Champions League rewards beckon for Besiktas with the Turkish club desperate to emulate the success and riches of the Premier League. Sky Sports News travelled to Istanbul to find out how.
“We’re thinking of selling black and white, club-branded ear plugs,” shouts Besiktas’ vice-president with a smile on arrival at their new Vodafone Arena. He is not joking.
Istanbul traffic is at a standstill as the sounds of car horns and blinding police lights swirl around the frenzied, gridlocked roads outside. But it’s nothing compared to the ear-splitting noise that awaits.
If Monaco were in doubt the ’12th man’ exists, they won’t be after their Champions League tie against Besiktas. Thomas Lemar, his tricks vehemently jeered, hobbled off 26 minutes in. Referee Paolo Tagliavento is swallowed into silence as every whistle is drowned out. Monaco needed a win, they escaped with a draw, leaving them on the verge of elimination.
Besiktas, though, march on. Unbeaten in two years at their new home and one point away from reaching the competition’s last 16 for the first time in their history.
Shadowing the Ottoman-built Dolmabahce Palace – a reminding presence of the empires that once ruled this city – the Vodafone Arena was carefully designed by club president Fikret Orman alongside an acoustic engineer to retain the hostile atmosphere of its predecessor. The intimidating Inonu which resided there before it was the venue of Besiktas’ record-breaking 132-decibel crowd that cheered on their 2-1 win over Liverpool in 2007.
The stadium has changed, the noise has not.
RB Leipzig and their forward Timo Werner became the Vodafone’s first famous victims. Forced to wear ear plugs due to the level of noise, Werner asked to be substituted in their 2-0 defeat at Besiktas in their Champions League group match in September.

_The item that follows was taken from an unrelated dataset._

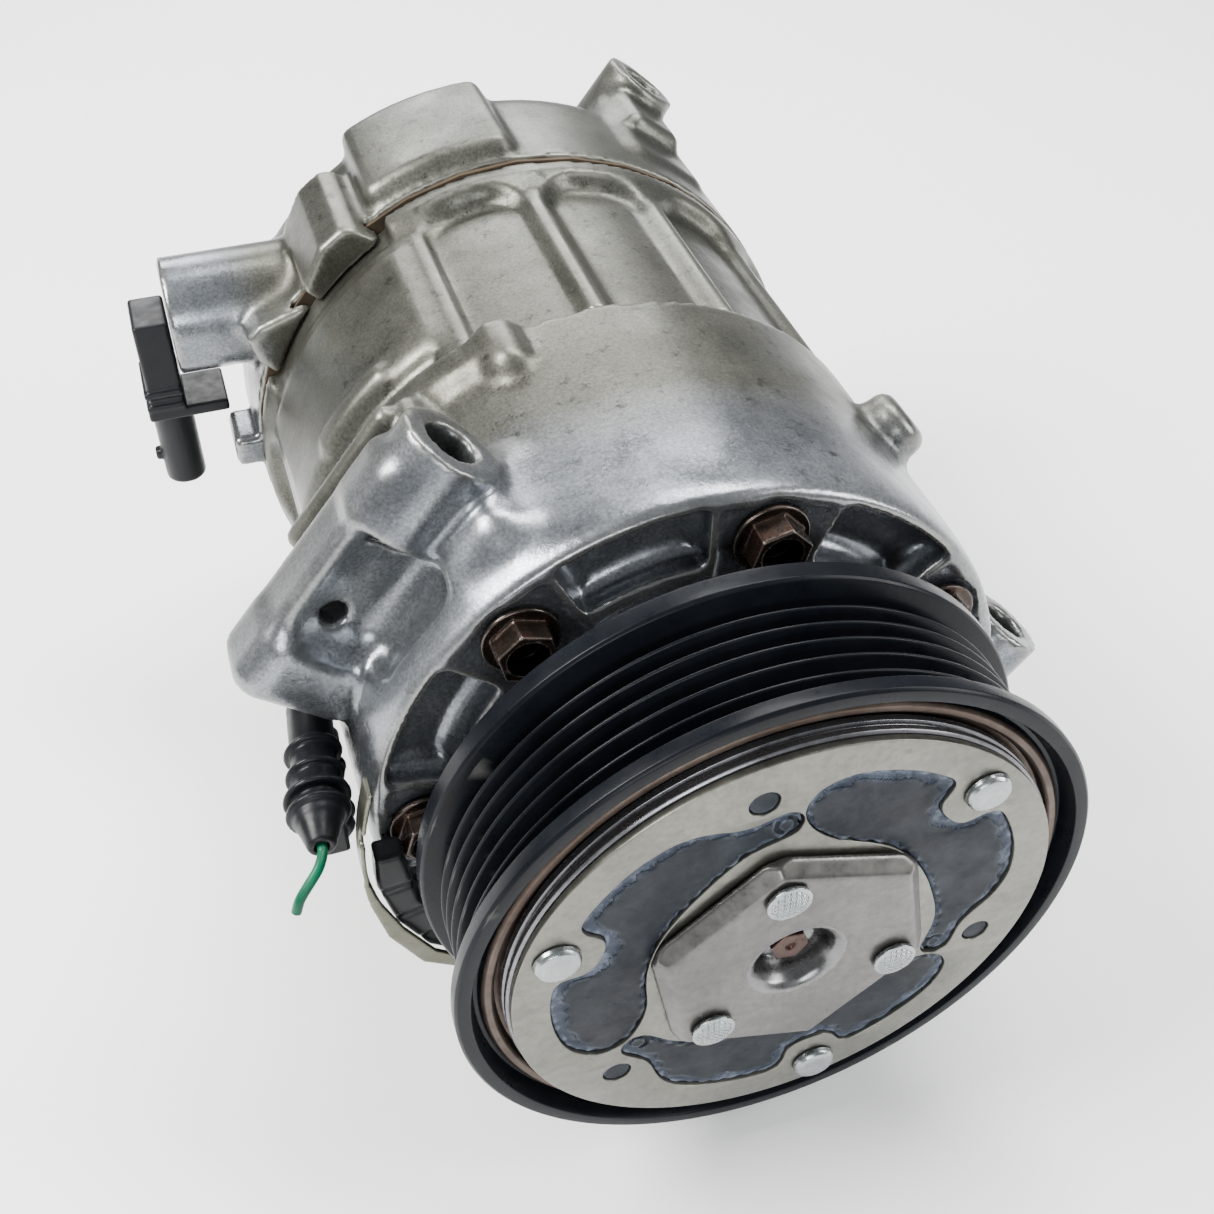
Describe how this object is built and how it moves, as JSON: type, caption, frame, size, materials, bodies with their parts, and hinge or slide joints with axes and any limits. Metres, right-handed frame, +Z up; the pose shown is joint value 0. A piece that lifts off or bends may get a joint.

With the Turkish Super Lig receiving little coverage abroad, the president sees the competition as a gateway for Besiktas – whose Istanbul rivals include Galatasaray and Fenerbahce – to compete with the Premier League’s worldwide appeal and achieve his target of a 100 million global fan base.
“To be a top 10 club in Europe we have to be a main player in the Champions League,” Orman told Sky Sports News, his side now four points clear in Group G with two games left to play.
“The Premier League is shown all round the world so the British clubs are getting more fans everywhere.
“We have an advantage over Chelsea because we have more than 5 million fans locally in Istanbul. Chelsea, locally, are small but still have a worldwide reach.
“For sponsors of Premier League teams, the marketing target is not in the UK, but in the rest of the world. That’s when you are talking about different value.”
Orman doubts English supporters could catch on to Besiktas’ growing stature due to its own unique club culture, but believes they could “sympathise” with the tribal nature of their Turkish fans.
Besiktas already have up to 30 million fans across the world, says Orman, but after playing pre-season games in China there are already plans to attract interest from growing football markets.
Istanbul conveniently straddles both Europe and Asia, and Besiktas plan to forge more links where east meets west by future tours to Iraq, Iran, Malaysia, Indonesia, India and Pakistan.
The arrivals of star names can help “with entertainment, not only football”, according to Orman, and it is the club’s attempts to harness the pulling power of their loyal and deafening fans, both inside the stadium and on social media, which can attract more stellar signings.
Besiktas say they had the highest social media growth of any European club between January and September of this year. Their Twitter surged by 40.4 per cent to better the likes of Manchester United (37.9 per cent) and Juventus (33.5 per cent).
After Besiktas fans left thousands of comments on players’ Instagram accounts urging them to join in the summer, the club’s successful ‘#cometobesiktas’ social media campaign reached 1.2 billion people, with arrivals Pepe, Ricardo Quaresma and even their Portugal compatriot Cristiano Ronaldo joining in.
“Istanbul is an amazing city and the club has a huge history. The passion of the fans, this is how we are trying to get stars.”
The lure of the Premier League also brings a battle to retain homegrown talents for Besiktas, with Turkey international Cenk Tosun a reported target for Tottenham, Everton and Crystal Palace in January.
Tosun scored his eighth goal of the season to ensure Besiktas drew 1-1 with Monaco and remained unbeaten in the Champions League.
Orman, though, insists passage to the knockout rounds will only strengthen the club’s position to retain him – despite confirming contact from English sides.
“It’s difficult mid-season to think about selling Tosun to the Premier League,” he said. “It would need incredible numbers for us, £20m is not enough, I don’t need to sell now. I can wait until the end of the season.”
If Besiktas avoid defeat when they welcome Porto to the Vodafone Arena on November 21 they will guarantee an historic place in the last 16, which would bring in added revenues. Greater rewards will follow.
Orman, who could still have another four and a half years in charge if he sees out a maximum nine-year stay, could still be around to realise his dreams and see his beloved club become a ‘global sports brand’.